There's nothing cozy about the story that burrowed into O'Brien's head and never left. Watson, a Canadian working for the Toronto Star, had been caught up in the chaos in Mogadishu as Somali militiamen clashed with U.S. forces and helicopters were shot down, one of them a Black Hawk carrying Staff Sgt. William David Cleveland. On Oct. 4, 1993, when Watson came upon Cleveland, the soldier's trussed, battered body was being dragged and beaten by a frenzied mob.

"In less than the time it took to breathe, I had to decide whether to steal a dead man's last shred of dignity," the photographer recalled in Where War Lives. "The moment of choice, in the swirl of dust and sweat, hatred and fear, is still trapped in my mind, denying me peace: Just as I was about to press the shutter on my camera, the world went quiet, everything around me melted into a slow-motion blur, and I heard the voice: If you do this, I will own you forever.

" 'I'm sorry,' I thought."

In the months following the Battle of Mogadishu and the photo's publication, President Bill Clinton scaled back humanitarian efforts in the region and withdrew troops from Somalia and other countries. In 1996, Osama bin Laden was quoted as saying, "One American was dragged in the streets, you left; the extent of your impotence and weaknesses became very clear."

"I started corresponding with Paul with a play in mind . . . but halfway into the writing of a first draft," O'Brien says, "these poems started cropping up, multiplying, and soon I was working on both projects more or less at once."

His play had to be "focused in terms of its dramatic structure," yet he wanted to delve deeper into the more psychological realms of Watson's memories, to pay "less attention to dramatic action," which the poems allowed him to do. "As a collection of poetry, War Reporter has a narrative through-line that most poetry collections don't have. That owes very much to the play having taken shape first."

O'Brien figured that each man's talents and weaknesses as writers might create something interesting beyond his own brooding starting place, "with an often internalized, psychological point of view," and Watson's inability to write about his inner life. Now 55, he continues his war-coverage career.

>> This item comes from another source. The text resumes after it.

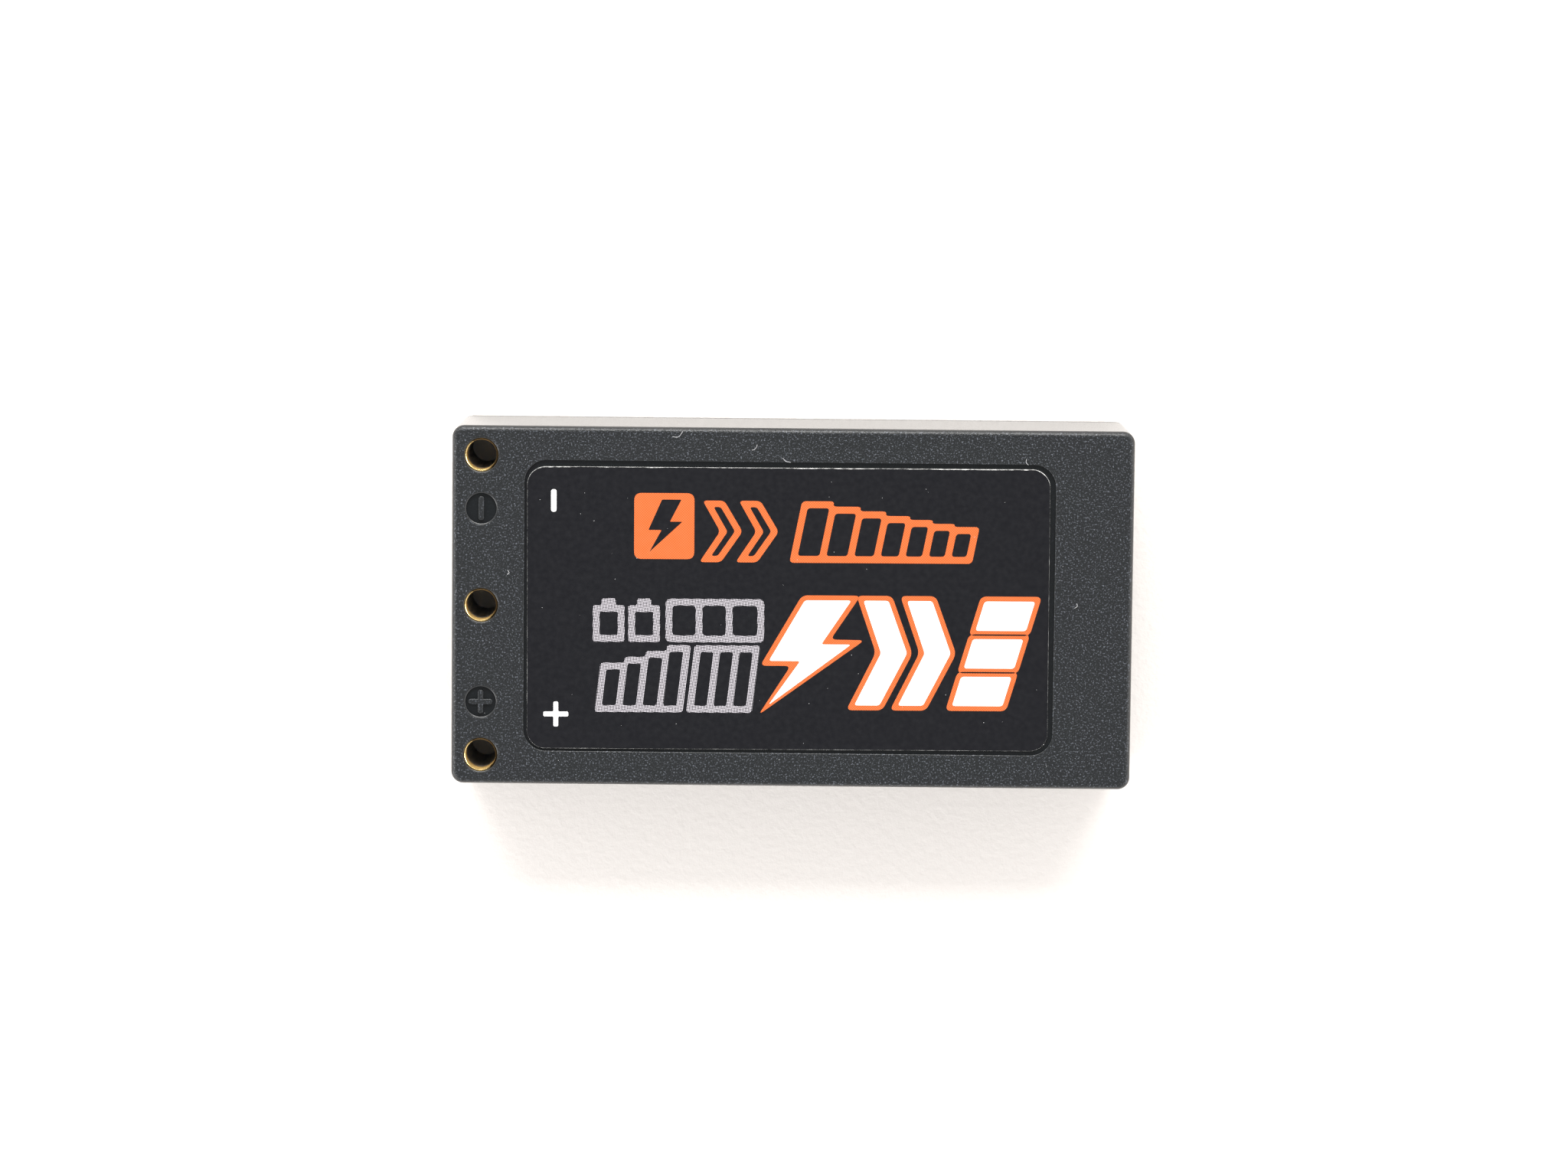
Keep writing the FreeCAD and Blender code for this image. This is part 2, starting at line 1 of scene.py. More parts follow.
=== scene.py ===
"""Looks, studio and camera for the hard-case battery pack.

Everything is in metres, in the frame of the CAD model.
"""
import json
import math
import random

import bmesh
import bpy
from mathutils import Matrix, Vector


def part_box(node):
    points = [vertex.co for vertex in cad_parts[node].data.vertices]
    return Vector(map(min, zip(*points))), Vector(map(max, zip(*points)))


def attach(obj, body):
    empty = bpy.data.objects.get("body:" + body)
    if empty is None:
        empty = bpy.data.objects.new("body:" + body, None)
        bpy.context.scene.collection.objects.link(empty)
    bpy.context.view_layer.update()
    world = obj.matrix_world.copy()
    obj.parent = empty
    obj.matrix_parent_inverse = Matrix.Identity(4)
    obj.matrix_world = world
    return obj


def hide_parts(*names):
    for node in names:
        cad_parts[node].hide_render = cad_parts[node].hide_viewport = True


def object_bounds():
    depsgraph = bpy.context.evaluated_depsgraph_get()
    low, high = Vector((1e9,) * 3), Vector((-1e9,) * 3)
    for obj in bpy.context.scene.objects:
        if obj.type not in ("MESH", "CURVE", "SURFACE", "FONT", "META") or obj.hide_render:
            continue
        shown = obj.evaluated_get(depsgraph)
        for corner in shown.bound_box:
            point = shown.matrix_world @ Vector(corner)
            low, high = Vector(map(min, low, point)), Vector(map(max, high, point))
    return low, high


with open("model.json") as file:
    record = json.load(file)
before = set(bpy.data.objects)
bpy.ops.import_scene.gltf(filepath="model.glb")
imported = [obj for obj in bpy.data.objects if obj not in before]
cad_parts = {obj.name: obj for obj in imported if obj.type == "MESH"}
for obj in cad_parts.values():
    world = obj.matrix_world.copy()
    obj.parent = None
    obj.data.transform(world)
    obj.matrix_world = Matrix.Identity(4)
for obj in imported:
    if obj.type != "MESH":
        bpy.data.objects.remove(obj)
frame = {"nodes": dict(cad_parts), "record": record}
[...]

"I was scared of him, scared of the material," the playwright says. "Was I scared of the truth of Watson's stories? Was I scared of his pain, his trauma? . . . Simply put, I was haunted by the idea of being haunted."

The Body of an American shows Watson in a state of psychic unraveling, but its finale is, for O'Brien, hopeful. "It's still a docudrama, so it's an ending with ambiguity and possibility, still haunted by this ghost of Sgt. Cleveland . . . but whose life was moving forward with dignity, maybe even greater purpose," tending to the very ghosts that plague him.

O'Brien has created a body of Watson-inspired work that includes librettos for a pair of one-act operas based on War Reporter that debuted in 2013, as well as another collection of poetry about Watson that focuses more on his recent time in Syria. In addition, there are the pair's "tragicomic attempts" to create a pitch for a cable TV drama about Western journalists covering the Middle East.

"He's been a hard subject to let go of," O'Brien says of Watson, "and I haven't done it yet."